4. Caltrans concedes that the “federal funding” prong of section 409 is not applicable to the facts of this case. (See ante, p. 4.)
5. This case does not involve a railway-highway crossing or a highway bridge replacement and rehabilitation program, and, hence, sections 130 and 144 are inapplicable. (See ante, p. 4.)
6. Section 152 is entitled “[h]azard elimination program.” Subdivision (a) of section 152 provides that “[e]ach State shall conduct and systematically maintain an engineering survey of all public roads to identify hazardous locations, sections, and elements, including roadside obstacles and unmarked or poorly marked roads, which may constitute a danger to motorists and pedestrians, assign priorities for the correction of such locations, sections, and elements, and establish and implement a schedule of projects for their improvement.” (Italics added.) Subdivision (f) of section 152 provides that “[e]ach State shall establish an evaluation process approved by the Secretary [of Transportation], to analyze and assess results achieved by highway safety improvement projects carried out in accordance with procedures and criteria established by this section. Such evaluation process shall develop cost-benefit data for various types of corrections and treatments which shall be used in setting priorities for highway safety improvement projects.” (Italics added.) Subdivision (g) of section 152 provides that “[e]ach State shall report to the Secretary of Transportation not later than December 30 of each year, on the progress being made to implement highway safety improvement projects for hazard elimination and the effectiveness of such improvements. Each State report shall contain an assessment of the cost of, and safety benefits derived from, the various means and methods used to mitigate or eliminate hazards and the previous and subsequent accident experience at these locations.” (Italics added.) The use of the terms “reports,” “surveys,” “schedules,” and “data” in section 152 parallels the use of the same terms in section 409. (See Southern Pacific Transp. Co. v. Yarnell, supra, 890 P.2d at p. 614.)

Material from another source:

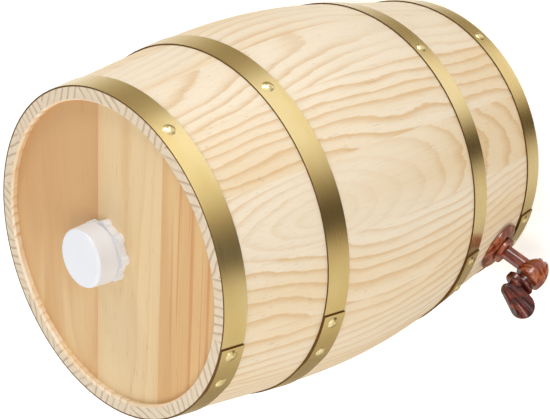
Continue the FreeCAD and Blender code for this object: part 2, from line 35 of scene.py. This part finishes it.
camera = bpy.data.objects.new("Camera", bpy.data.cameras.new("Camera"))
bpy.context.scene.collection.objects.link(camera)
camera.location = CAMERA_PLACE
camera.rotation_euler = [math.radians(angle) for angle in CAMERA_DEGREES]
camera.data.lens = CAMERA_LENS
camera.data.sensor_width = SENSOR_WIDTH
bpy.context.scene.camera = camera
bpy.context.scene.view_settings.view_transform = "Standard"


def paint(red, green, blue):
    """A colour given as a paint chart does, 0 to 255, as the shaders want it."""
    shares = [channel / 255 for channel in (red, green, blue)]
    linear = [share / 12.92 if share <= 0.04045 else ((share + 0.055) / 1.055) ** 2.4 for share in shares]
    return (*linear, 1.0)


class Strand:
    """One value inside a finish; the usual signs work it with numbers and other strands."""

    def __init__(self, finish, socket):
        self.finish = finish
        self.socket = socket

    def reckon(self, operation, *values):
        return self.finish.node("Math", dict(enumerate(values)), operation=operation)

    def __add__(self, other):
        return self.reckon("ADD", self, other)

    def __sub__(self, other):
        return self.reckon("SUBTRACT", self, other)

    def __rsub__(self, other):
        return self.reckon("SUBTRACT", other, self)

    def __mul__(self, other):
        return self.reckon("MULTIPLY", self, other)

    def __truediv__(self, other):
        return self.reckon("DIVIDE", self, other)

    def __pow__(self, other):
        return self.reckon("POWER", self, other)

    def __abs__(self):
        return self.reckon("ABSOLUTE", self)

    def fraction(self):
        return self.reckon("FRACT", self)

    def or_more(self, other):
        """The larger of the two."""
        return self.reckon("MAXIMUM", self, other)

    def fade(self, low, high):
        """0 below low, 1 above high, smooth between; high may be the lower of the two."""
        return self.finish.node("MapRange", {"Value": self, "From Min": low, "From Max": high},
                                interpolation_type="SMOOTHSTEP")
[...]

7. Section 402 bears the general title “[h]ighway safety programs” and provides that “[e]ach State shall have a highway safety program approved by the Secretary [of Transportation], designed to reduce traffic accidents and deaths, injuries, and property damage resulting therefrom.” (§ 402, subd. (a).) The goals of a section 402 highway safety program include hazard elimination. (See, e.g., § 402, subd. (a) [“highway design and maintenance (including lighting, markings, and surface treatment)”].) However, there are numerous other mandated elements of a section 402 program as well. (See, e.g., § 402, subd. (a) [“programs (1) to reduce injuries and deaths resulting from motor vehicles being driven in excess of posted speed limits, (2) to encourage the proper use of occupant protection devices (including the use of safety belts and child restraint systems) by occupants of motor vehicles and to increase public awareness of the benefit of motor vehicles equipped with airbags, (3) to reduce deaths and injuries resulting from persons driving motor vehicles while impaired by alcohol or a controlled substance, (4) to reduce deaths and injuries resulting from accidents involving motor vehicles and motorcycles, (5) to reduce injuries and deaths resulting from accidents involving school buses, and (6) to improve law enforcement services in motor vehicle accident prevention, traffic supervision, and post-accident procedures”].)
8. Some of the information required by section 402 is protected by its own privilege (see § 402, subd. (k)(1)), a privilege that Caltrans did not assert in this case.
DOSSEE, Associate Justice.
STRANKMAN, P.J., and STEIN, J., concur.